NDFrame as the central facade
To understand the rest of pandas, we first need a mental model of where NDFrame sits in the architecture.
pandas/
core/
internals/ # BlockManager (storage backend)
indexes/ # Index, MultiIndex, DatetimeIndex
window/ # Rolling, Expanding, EWM
generic.py <---- # NDFrame base class
series.py ----> # Series(NDFrame)
frame.py ----> # DataFrame(NDFrame)
io/
formats/ # ExcelFormatter, DataFrameFormatter
pickle.py # to_pickle
json/ # to_json
sql.py # to_sql
NDFrame
|_ _mgr (Manager/BlockManager)
|_ index / columns (axes)
|_ attrs / flags
|_ IO methods (to_csv, to_json, ...)
|_ numeric & stat ops (sum, mean, ...)
|_ alignment & indexing helpers
Every Series and DataFrame instance is an NDFrame. They inherit most behavior from this base class, and only customize things like display and how axes are named.
At the core is a clear split:
- NDFrame knows about labels, axes, metadata, and high‑level operations.
Manager/BlockManagerowns the actual arrays and low‑level algorithms.
The constructor shows this boundary explicitly:
class NDFrame(PandasObject, indexing.IndexingMixin):
_internal_names: list[str] = [
"_mgr",
"_cache",
"_name",
"_metadata",
"_flags",
]
...
def __init__(self, data: Manager) -> None:
object.__setattr__(self, "_mgr", data)
object.__setattr__(self, "_attrs", {})
object.__setattr__(self, "_flags", Flags(self, allows_duplicate_labels=True))
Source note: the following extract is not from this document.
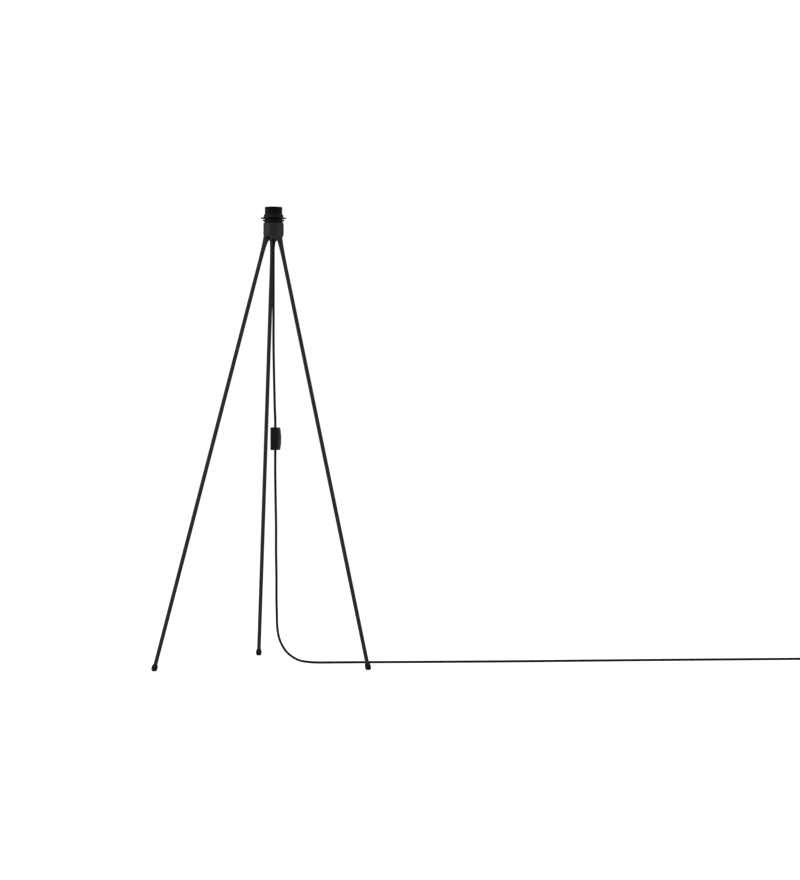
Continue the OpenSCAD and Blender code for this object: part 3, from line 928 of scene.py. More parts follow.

Think of NDFrame as the spreadsheet “sheet” and _mgr as the storage engine. The sheet knows rows, columns, labels, and operations like reindex or fillna. The engine knows how to slice, reblock, and compute over memory.
Axes and alignment: the real superpower
Once we see NDFrame as a facade, the next idea is that everything revolves around axes: index and columns. Most of pandas’ “it just works” behavior comes from axis handling and alignment.
Axis resolution: user names vs internal numbering
NDFrame accepts axes in all the ways users expect: 0, 1, "index", "columns", "rows". Internally, it needs a consistent representation and a mapping to storage layout.
_AXIS_ORDERS: list[Literal["index", "columns"]]
_AXIS_TO_AXIS_NUMBER: dict[Axis, AxisInt] = {0: 0, "index": 0, "rows": 0}
_info_axis_number: int
_info_axis_name: Literal["index", "columns"]
_AXIS_LEN: int
@final
@classmethod
def _get_axis_number(cls, axis: Axis) -> AxisInt:
try:
return cls._AXIS_TO_AXIS_NUMBER[axis]
except KeyError as err:
raise ValueError(
f"No axis named {axis} for object type {cls.__name__}"
) from err
@final
def _get_axis(self, axis: Axis) -> Index:
axis_number = self._get_axis_number(axis)
assert axis_number in {0, 1}
return self.index if axis_number == 0 else self.columns
@final
@classmethod
def _get_block_manager_axis(cls, axis: Axis) -> AxisInt:
"""Map the axis to the block_manager axis."""
axis = cls._get_axis_number(axis)
ndim = cls._AXIS_LEN
if ndim == 2:
# i.e. DataFrame
return 1 - axis
return axis
There are three axis spaces in play:
- User axis: what you pass (
0/1,"index","columns"). - Logical axis:
NDFrame’s view (index,columns). - BlockManager axis: how storage is laid out (often flipped for performance).
This indirection lets pandas keep a stable API even if storage changes (for example, from column blocks to column‑per‑array backends). The rest of NDFrame calls _get_axis and _get_block_manager_axis instead of hard‑coding 0/1.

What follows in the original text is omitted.